WHAT IS ASKED: In the listing below, find the line holding "add(knockout_pocket.part, mode=Mode.SUBTRACT)" and the line holding "obj.matrix_world = world". Write out those two lines and all lines between, exactly, and nothing more.
* START AVAILABLE DATA *
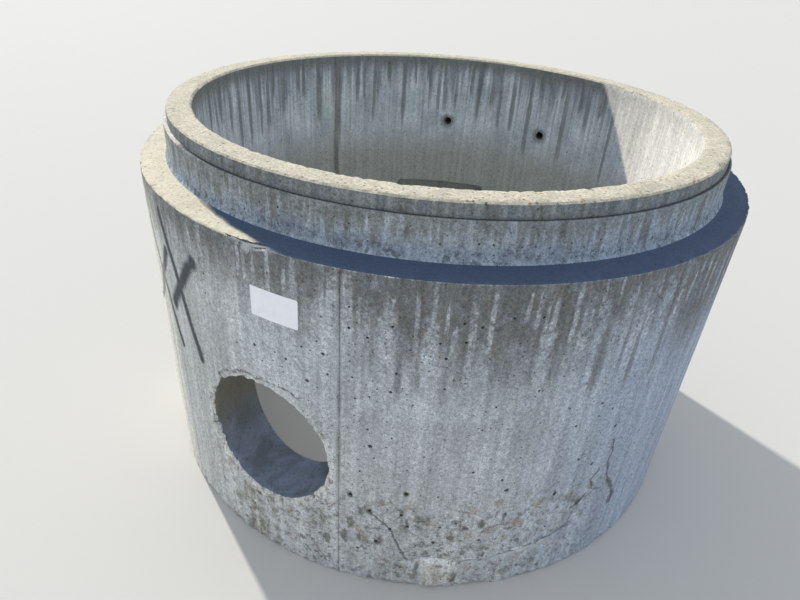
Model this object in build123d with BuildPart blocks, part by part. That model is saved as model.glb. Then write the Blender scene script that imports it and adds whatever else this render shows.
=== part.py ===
from build123d import *
from math import asin, cos, degrees, radians, sin, sqrt
import os

# A precast concrete manhole section: a short, wide barrel, open at both ends, with a spigot on top.
# Sizes are in millimetres. Z is the barrel's axis, the base stands on Z = 0, and the step is on +Y.

# Barrel
bore_radius = 609.6
wall_thickness = 127.0
overall_height = 914.4

# Spigot that enters the section above, with one offset that seats a rubber gasket
spigot_height = 108.0
shoulder_width = 60.6
gasket_ledge_width = 8.5
gasket_seat_height = 30.0
spigot_root_fillet = 10.0

# Arrises: struck off at 45 degrees where two mould rings meet, and rounded at the shoulder
rim_inner_chamfer = 5.0
rim_outer_chamfer = 4.0
gasket_ledge_chamfer = 2.0
base_chamfer = 4.0
shoulder_round = 5.0

# Opening for a 12 inch pipe, straight through the wall
pipe_opening_radius = 152.4
pipe_opening_height = 338.0
pipe_opening_angle = -98.3
pipe_mouth_round = 8.0
pipe_inner_round = 4.0

# Two blind holes for the legs of a climbing step, each with the print of its plastic former
step_hole_radius = 12.7
step_hole_depth = 89.0
step_leg_spacing = 330.2
step_below_rim = 215.4
step_print_radius = 21.5
step_print_depth = 4.0

# Knockout: a pocket in the inner face that leaves a thin web for a second pipe
knockout_width = 320.0
knockout_height = 290.0
knockout_top_height = 473.0
knockout_angle = 106.2
knockout_web = 50.8
knockout_corner_radius = 12.0

# Places and sizes that follow from the ones above
outer_radius = bore_radius + wall_thickness
shoulder_height = overall_height - spigot_height
spigot_radius = outer_radius - shoulder_width
gasket_seat_radius = spigot_radius - gasket_ledge_width
gasket_ledge_height = overall_height - gasket_seat_height
step_height = overall_height - step_below_rim
step_leg_angle = degrees(asin(step_leg_spacing / 2 / bore_radius))
step_leg_face = sqrt(bore_radius**2 - (step_leg_spacing / 2) ** 2)
knockout_centre_height = knockout_top_height - knockout_height / 2


def radial_plane(angle, height, distance=0.0):
    """A plane that looks outwards from the axis, with its own Y axis upwards."""
    outward = Vector(cos(radians(angle)), sin(radians(angle)), 0)
    sideways = Vector(-sin(radians(angle)), cos(radians(angle)), 0)
    return Plane(origin=outward * distance + Vector(0, 0, height), x_dir=sideways, z_dir=outward)


# The pocket's back follows the outer face, so that the web has one thickness
with BuildPart() as knockout_pocket:
    with BuildSketch(radial_plane(knockout_angle, knockout_centre_height)):
        RectangleRounded(knockout_width, knockout_height, knockout_corner_radius)
    extrude(amount=outer_radius)
    with Locations((0, 0, knockout_centre_height)):
        Cylinder(outer_radius - knockout_web, knockout_height, mode=Mode.INTERSECT)

with BuildPart() as manhole_section:
    # Half of the wall's section, turned about the barrel's axis
    with BuildSketch(Plane.XZ):
        with BuildLine():
            Polyline(
                (bore_radius, 0),
                (outer_radius, 0),
                (outer_radius, shoulder_height),
                (spigot_radius, shoulder_height),
                (spigot_radius, gasket_ledge_height),
                (gasket_seat_radius, gasket_ledge_height),
                (gasket_seat_radius, overall_height),
                (bore_radius, overall_height),
                close=True,
            )
        make_face()
    revolve(axis=Axis.Z)

    # Arrises, from the base up: two rings at each level, the inner one first
    rings = manhole_section.edges().filter_by(GeomType.CIRCLE).group_by(Axis.Z)
    base_rings = rings[0]
    spigot_root, shoulder_arris = rings[1].sort_by(SortBy.RADIUS)
    ledge_arris = rings[2].sort_by(SortBy.RADIUS)[-1]
    rim_inner, rim_outer = rings[3].sort_by(SortBy.RADIUS)
    chamfer(base_rings, base_chamfer)
    fillet(spigot_root, spigot_root_fillet)
    fillet(shoulder_arris, shoulder_round)
    chamfer(ledge_arris, gasket_ledge_chamfer)
    chamfer(rim_inner, rim_inner_chamfer)
    chamfer(rim_outer, rim_outer_chamfer)

    # Pipe opening: the hole starts on the outer face and stops on the axis, so it cuts one wall
    with Locations(radial_plane(pipe_opening_angle, pipe_opening_height, outer_radius)):
        Hole(pipe_opening_radius, depth=outer_radius)
    mouths = manhole_section.edges(Select.LAST).filter_by(GeomType.LINE, reverse=True)
    inner_mouth, outer_mouth = mouths.sort_by_distance((0, 0, pipe_opening_height))
    fillet(inner_mouth, pipe_inner_round)
    fillet(outer_mouth, pipe_mouth_round)

    # Step holes: the legs of a step are parallel, so the holes are too
    with Locations(Plane(origin=(0, 0, step_height), x_dir=(1, 0, 0), z_dir=(0, -1, 0))):
        with GridLocations(step_leg_spacing, 0, 2, 1):
            Hole(step_hole_radius, depth=step_leg_face + step_hole_depth)

    # The former's flange lay flat on the mould, so its print is square to the wall
    with Locations((0, 0, step_height)):
        with PolarLocations(bore_radius, 2, 90 - step_leg_angle, 2 * step_leg_angle, endpoint=True):
            Cylinder(step_print_radius, 2 * step_print_depth, rotation=(0, 90, 0), mode=Mode.SUBTRACT)

    add(knockout_pocket.part, mode=Mode.SUBTRACT)

manhole_section.part.label = "manhole_section"

os.makedirs("parts", exist_ok=True)
export_step(manhole_section.part, "parts/manhole_section.step")
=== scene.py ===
import math
import random

import bmesh
import bpy
from mathutils import Matrix, Vector, noise
from mathutils.kdtree import KDTree


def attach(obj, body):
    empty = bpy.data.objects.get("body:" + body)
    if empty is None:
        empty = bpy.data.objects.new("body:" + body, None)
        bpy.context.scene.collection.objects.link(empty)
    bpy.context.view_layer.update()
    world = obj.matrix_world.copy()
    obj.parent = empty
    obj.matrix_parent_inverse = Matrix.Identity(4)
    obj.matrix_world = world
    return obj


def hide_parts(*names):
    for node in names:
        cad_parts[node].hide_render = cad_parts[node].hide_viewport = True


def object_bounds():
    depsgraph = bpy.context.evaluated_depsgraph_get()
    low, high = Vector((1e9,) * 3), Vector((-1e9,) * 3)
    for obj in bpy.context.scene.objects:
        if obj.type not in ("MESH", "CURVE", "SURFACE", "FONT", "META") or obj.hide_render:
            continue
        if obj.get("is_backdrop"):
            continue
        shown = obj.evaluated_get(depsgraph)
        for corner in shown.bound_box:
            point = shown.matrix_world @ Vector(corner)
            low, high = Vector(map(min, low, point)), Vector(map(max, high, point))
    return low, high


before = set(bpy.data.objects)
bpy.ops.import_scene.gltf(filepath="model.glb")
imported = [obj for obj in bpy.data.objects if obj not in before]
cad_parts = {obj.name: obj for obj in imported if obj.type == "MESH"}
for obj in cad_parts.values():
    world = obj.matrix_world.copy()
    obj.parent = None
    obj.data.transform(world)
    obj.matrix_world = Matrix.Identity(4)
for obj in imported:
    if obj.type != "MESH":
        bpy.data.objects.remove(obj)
cad_low, cad_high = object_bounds()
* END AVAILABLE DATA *
FINISHED EXERCISE:
    add(knockout_pocket.part, mode=Mode.SUBTRACT)

manhole_section.part.label = "manhole_section"

os.makedirs("parts", exist_ok=True)
export_step(manhole_section.part, "parts/manhole_section.step")
=== scene.py ===
import math
import random

import bmesh
import bpy
from mathutils import Matrix, Vector, noise
from mathutils.kdtree import KDTree


def attach(obj, body):
    empty = bpy.data.objects.get("body:" + body)
    if empty is None:
        empty = bpy.data.objects.new("body:" + body, None)
        bpy.context.scene.collection.objects.link(empty)
    bpy.context.view_layer.update()
    world = obj.matrix_world.copy()
    obj.parent = empty
    obj.matrix_parent_inverse = Matrix.Identity(4)
    obj.matrix_world = world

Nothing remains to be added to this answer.